AVAILABLE RECORDS:

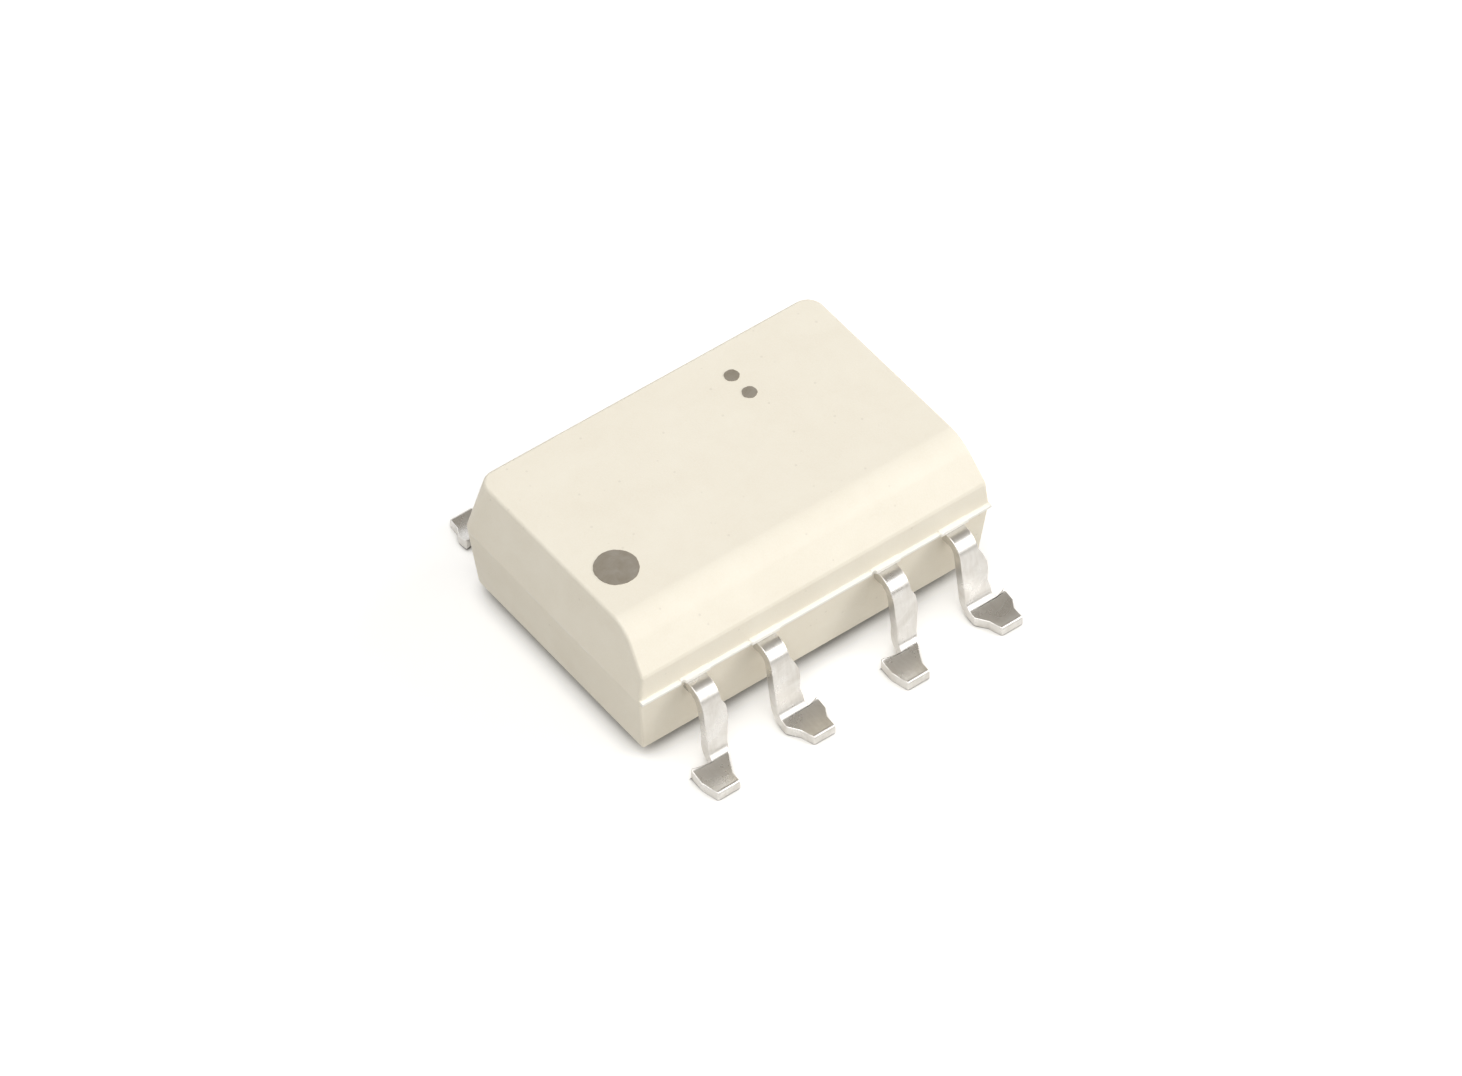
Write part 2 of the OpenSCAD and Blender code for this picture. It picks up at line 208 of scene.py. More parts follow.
class MouldingSettings(PropertyGroup):
    ridge_round: FloatProperty(
        name="Ridge rounding", description="Radius of the ridge between the chamfer and the flat top",
        default=0.85 * MM, min=0.3 * MM, max=1.1 * MM, unit="LENGTH", precision=6)
    corner_round: FloatProperty(
        name="Corner rounding", description="Radius of the two standing corners at the rear",
        default=0.40 * MM, min=0.1 * MM, max=0.6 * MM, unit="LENGTH", precision=6)
    edge_round: FloatProperty(
        name="Edge rounding", description="Width of the rounding on the moulding's other outer edges",
        default=0.06 * MM, min=0.01 * MM, max=0.09 * MM, unit="LENGTH", precision=6)
    flash_round: FloatProperty(
        name="Flash rounding", description="Rounding of the thin flash and its collars",
        default=0.018 * MM, min=0.005 * MM, max=0.03 * MM, unit="LENGTH", precision=6)
    resin_colour: FloatVectorProperty(
        name="Resin", description="Main colour of the moulded epoxy",
        default=(0.925, 0.862, 0.725), size=3, min=0, max=1, subtype="COLOR")
    resin_pale: FloatVectorProperty(
        name="Pale resin", description="Colour of the thin or rubbed places",
        default=(0.955, 0.912, 0.812), size=3, min=0, max=1, subtype="COLOR")


class LeadSettings(PropertyGroup):
    bend_round: FloatProperty(
        name="Bend", description="Outer radius of the bend where a lead leaves the body",
        default=0.48 * MM, min=0.34 * MM, max=0.5 * MM, unit="LENGTH", precision=6)
    edge_round: FloatProperty(
        name="Edge rounding", description="Rounding that the stamping leaves on a lead's edges",
        default=0.022 * MM, min=0.005 * MM, max=0.04 * MM, unit="LENGTH", precision=6)
    tin_colour: FloatVectorProperty(
        name="Tin", description="Colour of the bright tin plating",
        default=(0.80, 0.785, 0.76), size=3, min=0, max=1, subtype="COLOR")


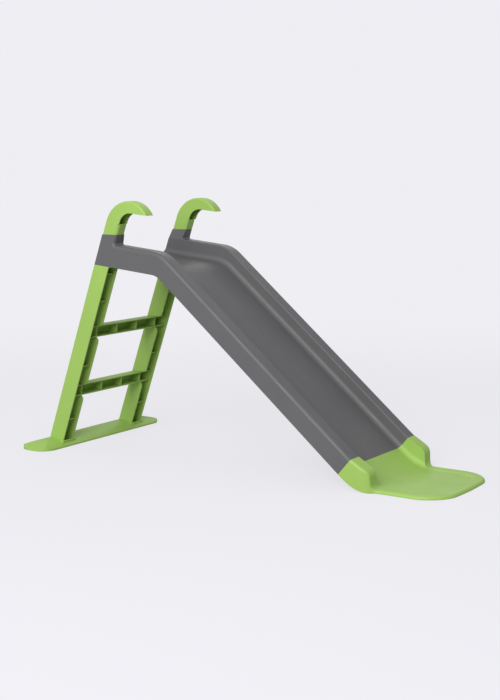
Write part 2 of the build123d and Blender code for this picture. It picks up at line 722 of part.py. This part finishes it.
def exit_channel(grow):
    """The sliding space of the run-out, made larger by an amount all round."""
    bed = moved(slope_top, bed_drop + grow)
    level = (Vector(0, floor_height - grow), Vector(1, 0))
    start = joint - off_slope * (bed_drop + grow) - down_slope * beyond
    above = slab(outline((start, 0), (meet(bed, level), floor_round), (Vector(tip_x + beyond, level[0].Y), 0),
                         (Vector(tip_x + beyond, crest_height), 0), (Vector(start.X, crest_height), 0)),
                 -half_width, half_width)
    front, rear = tip_x - tongue_rim + grow, start.X - beyond
    side, rounding = inner + grow, tongue_corner - tongue_rim + grow
    plan = outline(((rear, -side), 0), ((front, -side), rounding), ((front, side), rounding), ((rear, side), 0))
    return above & extrude(plan, crest_height)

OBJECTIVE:
Your answer should be a single number: how many lines in the data above include "picks"?

THE COMPLETED TASK:
2